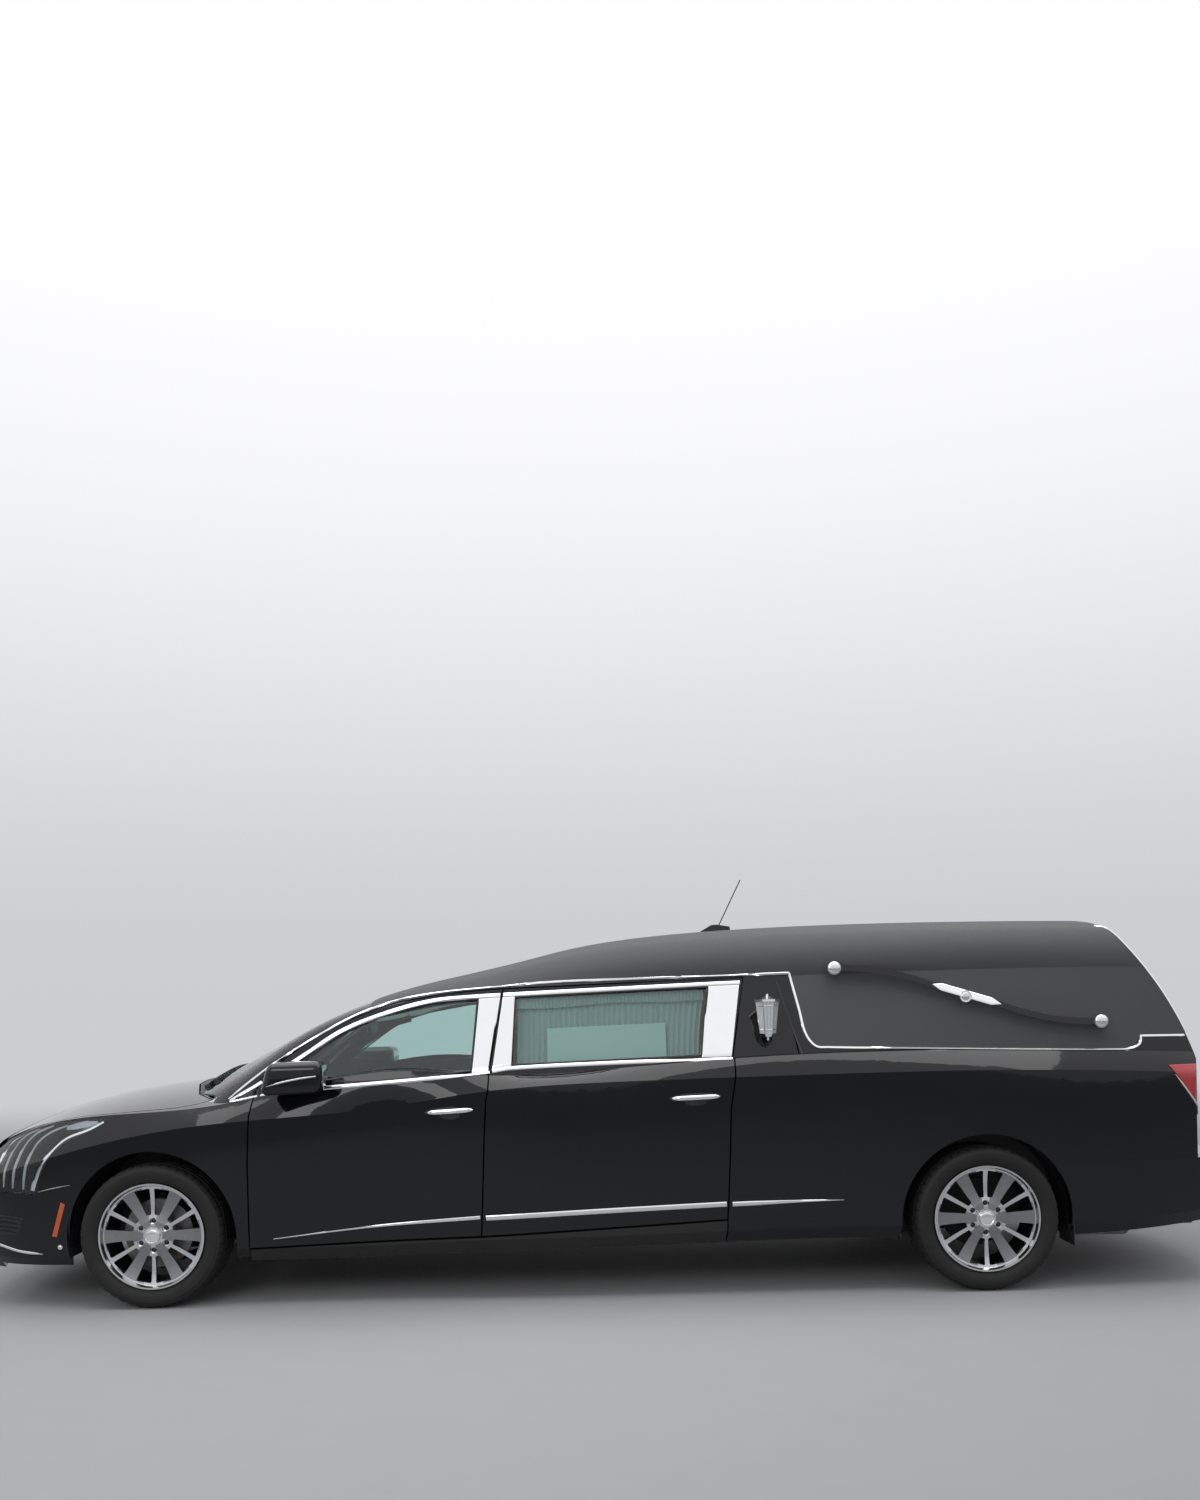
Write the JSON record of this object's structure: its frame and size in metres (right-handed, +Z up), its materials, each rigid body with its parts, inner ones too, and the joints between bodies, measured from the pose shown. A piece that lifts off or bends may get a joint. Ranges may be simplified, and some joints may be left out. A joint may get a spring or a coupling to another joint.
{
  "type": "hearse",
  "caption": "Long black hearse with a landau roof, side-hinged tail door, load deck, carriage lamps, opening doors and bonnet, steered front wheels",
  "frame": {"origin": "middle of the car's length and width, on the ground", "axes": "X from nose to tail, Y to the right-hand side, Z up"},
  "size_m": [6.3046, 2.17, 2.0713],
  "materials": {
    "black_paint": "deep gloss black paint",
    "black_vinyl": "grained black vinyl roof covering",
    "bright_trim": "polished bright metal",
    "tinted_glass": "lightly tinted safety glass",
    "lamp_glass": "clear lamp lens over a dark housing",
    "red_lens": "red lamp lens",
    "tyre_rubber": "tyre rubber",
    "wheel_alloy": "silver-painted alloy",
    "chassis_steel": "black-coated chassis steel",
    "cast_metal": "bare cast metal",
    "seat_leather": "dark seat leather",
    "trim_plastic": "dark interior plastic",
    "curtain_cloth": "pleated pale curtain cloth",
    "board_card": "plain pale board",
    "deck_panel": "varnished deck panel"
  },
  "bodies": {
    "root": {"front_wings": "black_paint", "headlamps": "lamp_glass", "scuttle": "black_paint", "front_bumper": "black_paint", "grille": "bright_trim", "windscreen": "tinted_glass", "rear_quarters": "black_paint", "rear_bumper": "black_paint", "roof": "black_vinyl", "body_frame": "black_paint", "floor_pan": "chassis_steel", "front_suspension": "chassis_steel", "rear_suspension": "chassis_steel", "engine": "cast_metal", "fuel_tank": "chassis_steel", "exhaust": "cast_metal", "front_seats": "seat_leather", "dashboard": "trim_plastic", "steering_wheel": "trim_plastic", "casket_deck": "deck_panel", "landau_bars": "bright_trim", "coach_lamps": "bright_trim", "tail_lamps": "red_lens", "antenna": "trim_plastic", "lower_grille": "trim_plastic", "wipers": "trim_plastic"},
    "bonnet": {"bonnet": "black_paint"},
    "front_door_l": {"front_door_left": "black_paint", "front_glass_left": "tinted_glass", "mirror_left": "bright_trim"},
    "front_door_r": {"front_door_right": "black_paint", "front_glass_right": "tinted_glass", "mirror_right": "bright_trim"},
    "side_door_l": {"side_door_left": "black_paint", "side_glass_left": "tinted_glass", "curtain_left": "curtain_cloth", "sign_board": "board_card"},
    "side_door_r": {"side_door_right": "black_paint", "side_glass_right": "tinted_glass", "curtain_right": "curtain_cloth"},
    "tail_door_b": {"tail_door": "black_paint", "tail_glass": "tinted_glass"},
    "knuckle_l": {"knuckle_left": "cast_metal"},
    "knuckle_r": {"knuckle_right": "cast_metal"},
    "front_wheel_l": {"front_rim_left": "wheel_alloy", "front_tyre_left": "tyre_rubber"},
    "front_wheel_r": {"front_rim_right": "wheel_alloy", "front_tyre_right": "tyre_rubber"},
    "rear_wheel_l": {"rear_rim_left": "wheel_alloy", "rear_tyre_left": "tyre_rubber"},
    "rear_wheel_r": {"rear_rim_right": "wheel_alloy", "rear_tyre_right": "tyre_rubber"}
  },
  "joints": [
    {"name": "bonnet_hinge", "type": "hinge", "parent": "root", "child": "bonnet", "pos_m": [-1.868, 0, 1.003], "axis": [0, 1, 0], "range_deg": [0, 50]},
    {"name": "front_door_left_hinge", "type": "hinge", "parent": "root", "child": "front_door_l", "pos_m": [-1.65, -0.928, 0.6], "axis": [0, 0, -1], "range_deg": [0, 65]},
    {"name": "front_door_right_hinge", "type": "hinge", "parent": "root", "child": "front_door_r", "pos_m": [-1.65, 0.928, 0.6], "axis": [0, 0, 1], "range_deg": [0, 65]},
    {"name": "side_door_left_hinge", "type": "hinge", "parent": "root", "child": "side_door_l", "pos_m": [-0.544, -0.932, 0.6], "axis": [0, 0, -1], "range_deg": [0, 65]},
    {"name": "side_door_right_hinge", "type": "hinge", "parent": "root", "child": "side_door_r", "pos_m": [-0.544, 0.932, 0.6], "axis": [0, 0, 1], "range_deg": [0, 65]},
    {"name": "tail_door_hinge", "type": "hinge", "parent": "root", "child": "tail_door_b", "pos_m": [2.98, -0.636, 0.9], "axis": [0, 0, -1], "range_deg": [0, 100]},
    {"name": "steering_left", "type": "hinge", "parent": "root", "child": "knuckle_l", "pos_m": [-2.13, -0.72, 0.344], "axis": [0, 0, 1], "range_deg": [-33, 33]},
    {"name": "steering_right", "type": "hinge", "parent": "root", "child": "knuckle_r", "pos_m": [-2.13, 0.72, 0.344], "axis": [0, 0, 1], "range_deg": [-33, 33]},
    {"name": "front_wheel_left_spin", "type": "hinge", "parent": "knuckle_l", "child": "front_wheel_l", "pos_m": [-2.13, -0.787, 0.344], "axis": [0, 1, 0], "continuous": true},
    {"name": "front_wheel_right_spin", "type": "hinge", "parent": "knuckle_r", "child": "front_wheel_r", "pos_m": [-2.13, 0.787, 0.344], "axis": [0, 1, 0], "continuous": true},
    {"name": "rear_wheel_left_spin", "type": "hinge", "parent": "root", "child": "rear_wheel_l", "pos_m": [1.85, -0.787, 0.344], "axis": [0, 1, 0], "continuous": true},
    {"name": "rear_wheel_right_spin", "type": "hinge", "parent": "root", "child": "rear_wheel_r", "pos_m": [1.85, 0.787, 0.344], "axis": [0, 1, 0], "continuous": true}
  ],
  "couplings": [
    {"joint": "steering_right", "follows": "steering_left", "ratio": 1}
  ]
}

Stated exercise:
Every line in the data that holds "from" should be copied out.

Task output:
Write the JSON record of this object's structure: its frame and size in metres (right-handed, +Z up), its materials, each rigid body with its parts, inner ones too, and the joints between bodies, measured from the pose shown. A piece that lifts off or bends may get a joint. Ranges may be simplified, and some joints may be left out. A joint may get a spring or a coupling to another joint.
  "frame": {"origin": "middle of the car's length and width, on the ground", "axes": "X from nose to tail, Y to the right-hand side, Z up"},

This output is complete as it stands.